The court states that, because the jury answered "no" to special question no. 7, which asked whether a person of ordinary prudence would have refrained from serving liquor to Sanders in the same or similar circumstances, "it follows that the plaintiff had failed to prove negligence [on the part of the defendant]." Ante at 359. The court has confused the issue of what responses the jury were allowed to give regarding their assessment of the plaintiff's presentation of evidence with the issue of what the plaintiff actually did prove at trial. This case went to the jury on three theories of negligence; the plaintiff claimed that Eagle Brook had acted negligently because it served alcohol to Sanders with knowledge that (1) he was intoxicated, (2) he was a drunkard, or (3) he had been intoxicated in the last six months. The judge divided the special questions into three sections to reflect the plaintiff's three theories and asked for an assessment of damages at the
end of each section. The jury's answer to special question no. 7 occurred within the section that asked whether the defendant negligently had served alcohol to Sanders while he was intoxicated. The jury found that Sanders had not been intoxicated at the time he was served any of the four drinks he consumed at the defendant's barroom. Therefore, the jury's response to special question no. 7, that a person of ordinary prudence would not have refrained from serving Sanders "in the same or similar circumstances," is relevant only to the plaintiff's theory of negligence based on Sanders's alleged intoxication. Nevertheless, the court applies the jury's answer to special question no. 7 to all three of the plaintiff's theories of negligence.
The judge below did not pose the equivalent of special question no. 7 to the jury regarding the plaintiff's two theories of negligence drawn from the provisions of G. L. c. 138, Section 69. The failure to do so prevented the jury from rendering its judgment whether the defendant's violation of G. L. c. 138, Section 69, constituted negligence, and in effect forced the jury to equate a violation of the statute with negligence per se. This was clearly improper. See LaClair v. Silberline Mfg. Co., 379 Mass. 21 , 28 (1979). However, the court's dismay at the error of the judge does not justify conjuring up of a jury determination in favor of the defendant.

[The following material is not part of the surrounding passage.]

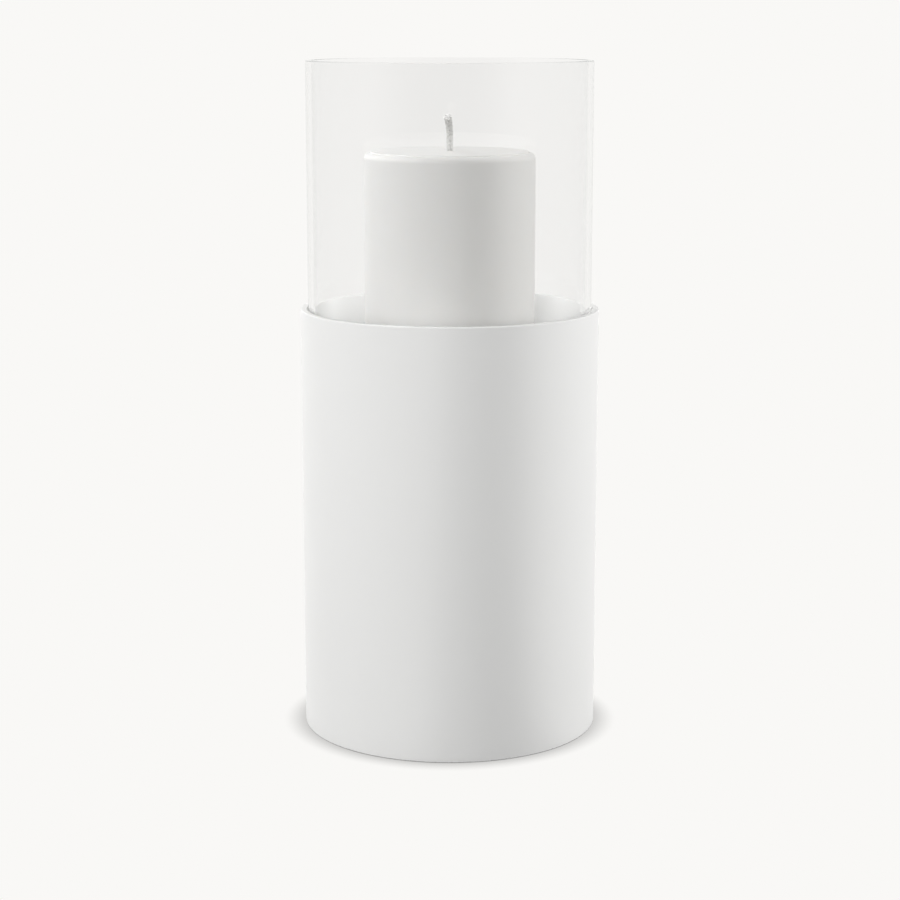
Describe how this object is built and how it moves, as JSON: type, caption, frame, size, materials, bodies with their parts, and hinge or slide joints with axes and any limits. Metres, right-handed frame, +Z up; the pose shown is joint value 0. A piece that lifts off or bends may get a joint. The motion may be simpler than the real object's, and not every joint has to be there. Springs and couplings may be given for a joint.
{
  "type": "hurricane candle lantern",
  "caption": "Free-standing round lantern: a plain steel tube holds a clear glass cylinder round a pillar candle on a lift-out drip plate.",
  "frame": {"origin": "on the table, on the lantern's axis", "axes": "+Z up along the lantern's axis; -Y towards the picture's camera"},
  "size_m": [0.14, 0.14, 0.3155],
  "materials": {
    "coated_steel": "matt white powder coat",
    "silicone": "translucent white silicone",
    "zinc_steel": "bright zinc plate",
    "clear_glass": "clear, fire-polished edges",
    "wax": "smooth white paraffin wax",
    "cotton": "waxed cotton braid"
  },
  "bodies": {
    "holder": {"body_tube": "coated_steel", "rim_ring": "coated_steel", "base_plate": "coated_steel", "foot_1": "silicone", "foot_2": "silicone", "foot_3": "silicone", "foot_4": "silicone", "shelf": "coated_steel", "bracket_1": "coated_steel", "bracket_2": "coated_steel", "bracket_3": "coated_steel", "shelf_screws": "zinc_steel", "weld_nuts": "zinc_steel", "glass_seat_ring": "silicone"},
    "glass": {"glass_cylinder": "clear_glass"},
    "plate": {"drip_plate": "coated_steel"},
    "candle": {"candle_wax": "wax", "wick": "cotton", "wick_clip": "zinc_steel"}
  },
  "joints": [
    {"name": "glass_lift", "type": "slide", "parent": "holder", "child": "glass", "axis": [0, 0, 1], "range_m": [0, 0.18]},
    {"name": "plate_lift", "type": "slide", "parent": "holder", "child": "plate", "axis": [0, 0, 1], "range_m": [0, 0.2]},
    {"name": "candle_lift", "type": "slide", "parent": "plate", "child": "candle", "axis": [0, 0, 1], "range_m": [0, 0.2]}
  ]
}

Despite their answer to special question no. 7, the jury in this case awarded the plaintiff $800,000 on his claims that the defendant negligently served Sanders with knowledge that he was a drunkard and that he had been intoxicated in the past six months. In determining whether there was any inconsistency in the jury's answers, we have previously held that we must view the jury's answers "in the light of the attendant circumstances, including the pleadings, issues submitted, and the judge's instructions." Solimene v. B. Grauel & Co., KG, 399 Mass. 790 , 800 (1987). Furthermore, we have held that, where a jury's answers to special questions are inconsistent, "a new trial is required because it is the jurors' constitutional responsibility to resolve the facts." Id. at 801. See Caccavale v. Raymark Indus., Inc., 404 Mass. 93 ,
98-99 (1989). It is not for a court to usurp a jury's function to resolve factual disputes. The court today ignores both of these well settled points of law. I decline to join.
[Note 1] While Sanders was found to have been sober when leaving Eagle Brook Saloon, the jury also found that, after stopping at another establishment he became intoxicated, and, when driving later in the early morning hours, struck and injured the plaintiff, Mark A. Bennett.

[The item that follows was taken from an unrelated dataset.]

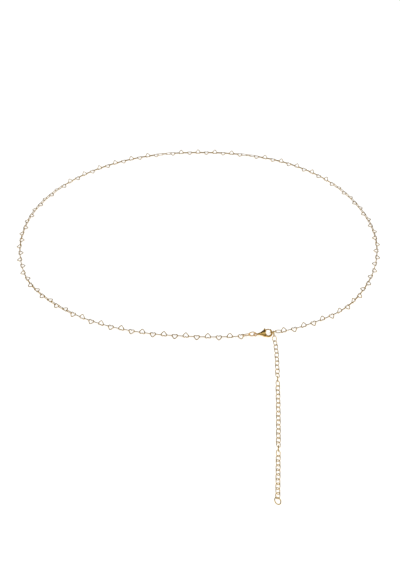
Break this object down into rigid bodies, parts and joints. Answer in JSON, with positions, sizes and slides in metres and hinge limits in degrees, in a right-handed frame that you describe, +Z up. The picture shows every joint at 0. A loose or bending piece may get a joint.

Prior to trial, the plaintiff settled his claims against Sanders and the owner of the vehicle that Sanders was driving at the time of the accident. Trial proceeded against Eagle Brook, Suburban Restaurants, Inc., doing business as Thackeray's (the second restaurant at which Sanders drank on the night of the accident), and D & N Corporation, doing business as Red Snapper Restaurant. Thackeray's also received an adverse judgment, which it has not appealed. The jury found Red Snapper not liable.

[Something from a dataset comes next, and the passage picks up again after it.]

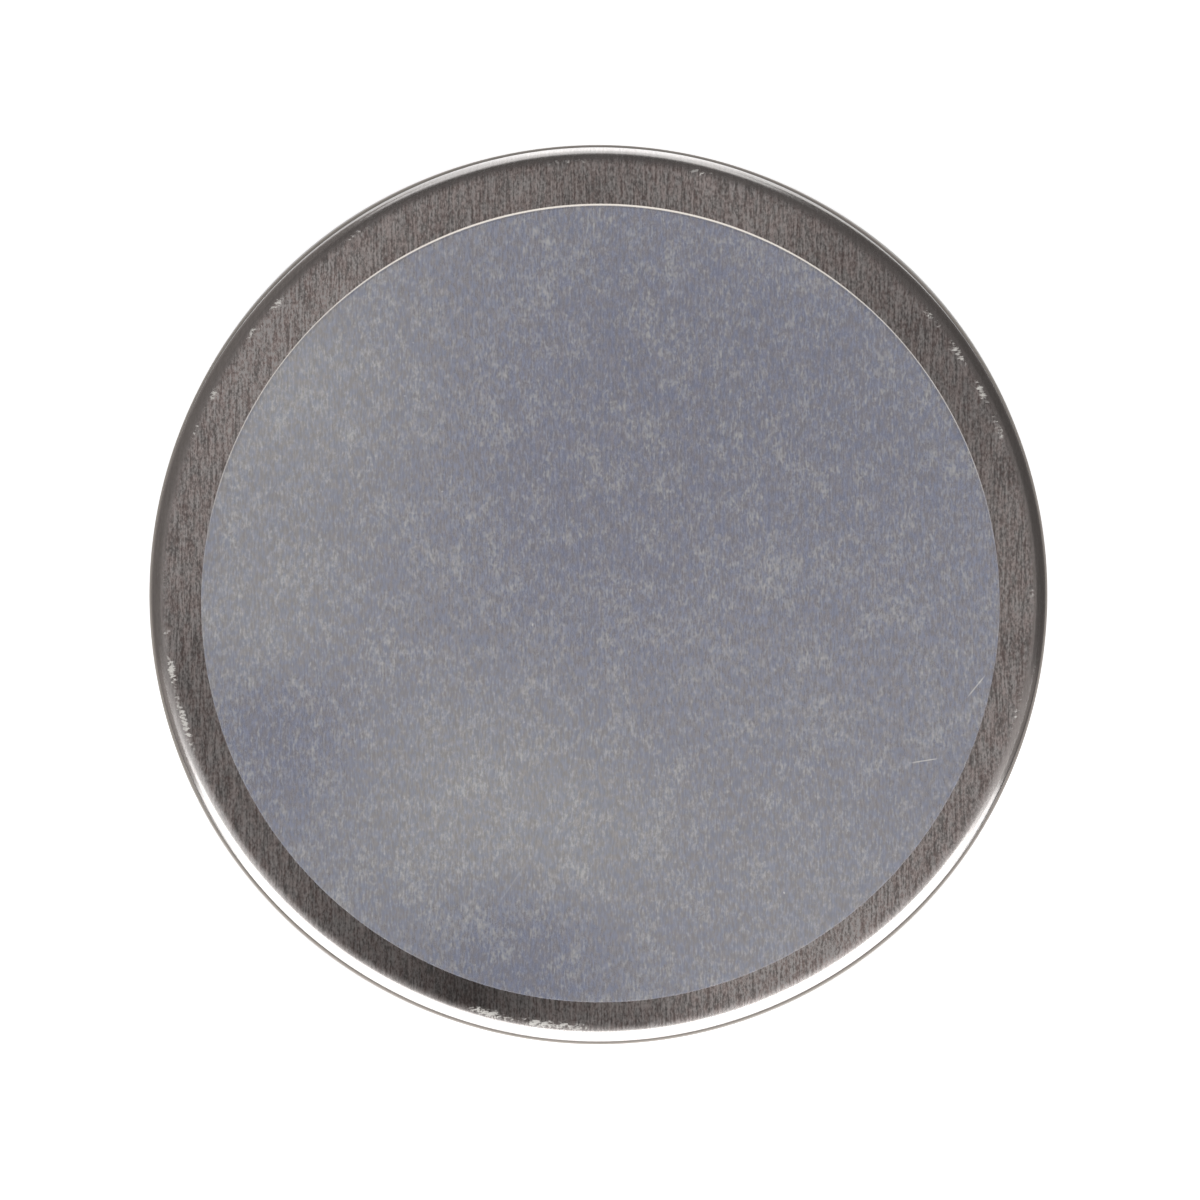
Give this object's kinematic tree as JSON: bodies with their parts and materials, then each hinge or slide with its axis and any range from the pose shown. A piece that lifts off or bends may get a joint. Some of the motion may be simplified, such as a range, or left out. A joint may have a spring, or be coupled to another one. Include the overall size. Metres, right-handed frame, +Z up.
{
  "type": "seed grow tin",
  "caption": "Shallow round tinplate tin with a slip lid and a blank clear round label, holding coir pellets, a folded leaflet and a packet of seeds for growing plants.",
  "frame": {"origin": "middle of the foot ring, on the surface that the tin stands on", "axes": "+Z up, along the axis of the tin and the way the lid lifts; +Y is the top of the picture"},
  "size_m": [0.068, 0.068, 0.0251],
  "materials": {
    "tinplate": "bare rolled tinplate, fine straight grain, satin",
    "label_film": "clear film, slightly hazy adhesive, satin",
    "coir": "pressed fibre, matt",
    "pellet_net": "thin nonwoven, matt",
    "leaflet_paper": "uncoated, matt",
    "packet_paper": "kraft, matt",
    "seed_husk": "striped husk, satin"
  },
  "bodies": {
    "tin": {"tin_base": "tinplate", "coir_pellet_1": "coir", "coir_pellet_2": "coir", "coir_pellet_3": "coir", "pellet_net_1": "pellet_net", "pellet_net_2": "pellet_net", "pellet_net_3": "pellet_net", "instruction_leaflet": "leaflet_paper", "seed_packet": "packet_paper", "seed_1": "seed_husk", "seed_2": "seed_husk", "seed_3": "seed_husk", "seed_4": "seed_husk", "seed_5": "seed_husk", "seed_6": "seed_husk", "seed_7": "seed_husk", "seed_8": "seed_husk", "seed_9": "seed_husk", "seed_10": "seed_husk"},
    "lid": {"lid": "tinplate", "lid_label": "label_film"}
  },
  "joints": [
    {"name": "lid_lift", "type": "slide", "parent": "tin", "child": "lid", "axis": [0, 0, 1], "range_m": [0, 0.04]}
  ]
}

[Note 2] In response to identical questions regarding Thackeray's, the jury responded that Sanders was drunk when served intoxicating liquors at Thackeray's; that Thackeray's knew or reasonably should have known that he was drunk when it served him; that Sanders drove while intoxicated when he left Thackeray's; that a person of ordinary prudence would have refrained from serving Sanders alcohol in the circumstances in which Thackeray's found him; and that the operation of a motor vehicle by Sanders was both a cause of the plaintiff's injuries and within the scope of the reasonably foreseeable risk Thackeray's took when it served Sanders.
[Note 3] Because one of the purposes of Section 69 has been said to be "to protect members of the general public from unreasonable risk of harm, particularly in times when traveling by car to and from taverns is commonplace and accidents resulting from drunken driving are frequent," Wiska v. St. Stanislaus Social Club, Inc., supra at 816 n.5, its violation has been invoked as "some evidence" of a purveyor of alcohol's negligence. Carey v. New Yorker of Worcester, Inc., 355 Mass. 450 , 453-454 (1969).
[Note 4] Based on the jury's special verdict we note that there is also considerable doubt whether the plaintiff sustained his burden of proof on the element of causation, both actual and proximate. In answers to questions eleven and fifteen the jury found that Eagle Brook's service of alcohol to Sanders on the night of October 11-12, 1981, was a proximate cause of the plaintiff's injury. They also found that (a) Sanders was not driving while intoxicated when he left Eagle Brook Saloon (in response to question five) and (b) Sanders's driving a car was not the cause of the plaintiff's injury or within the scope of the foreseeable risk (in response to question eight). This discrepancy was not resolved by question and answer seventeen, which merely affirmed what the jury had already answered in response to question six, that Sanders's driving a car was foreseeable by Eagle Brook at the time it served him. Thus, were we to reach the issue, we would be confronted by seemingly contradictory conclusions on the issue of causation.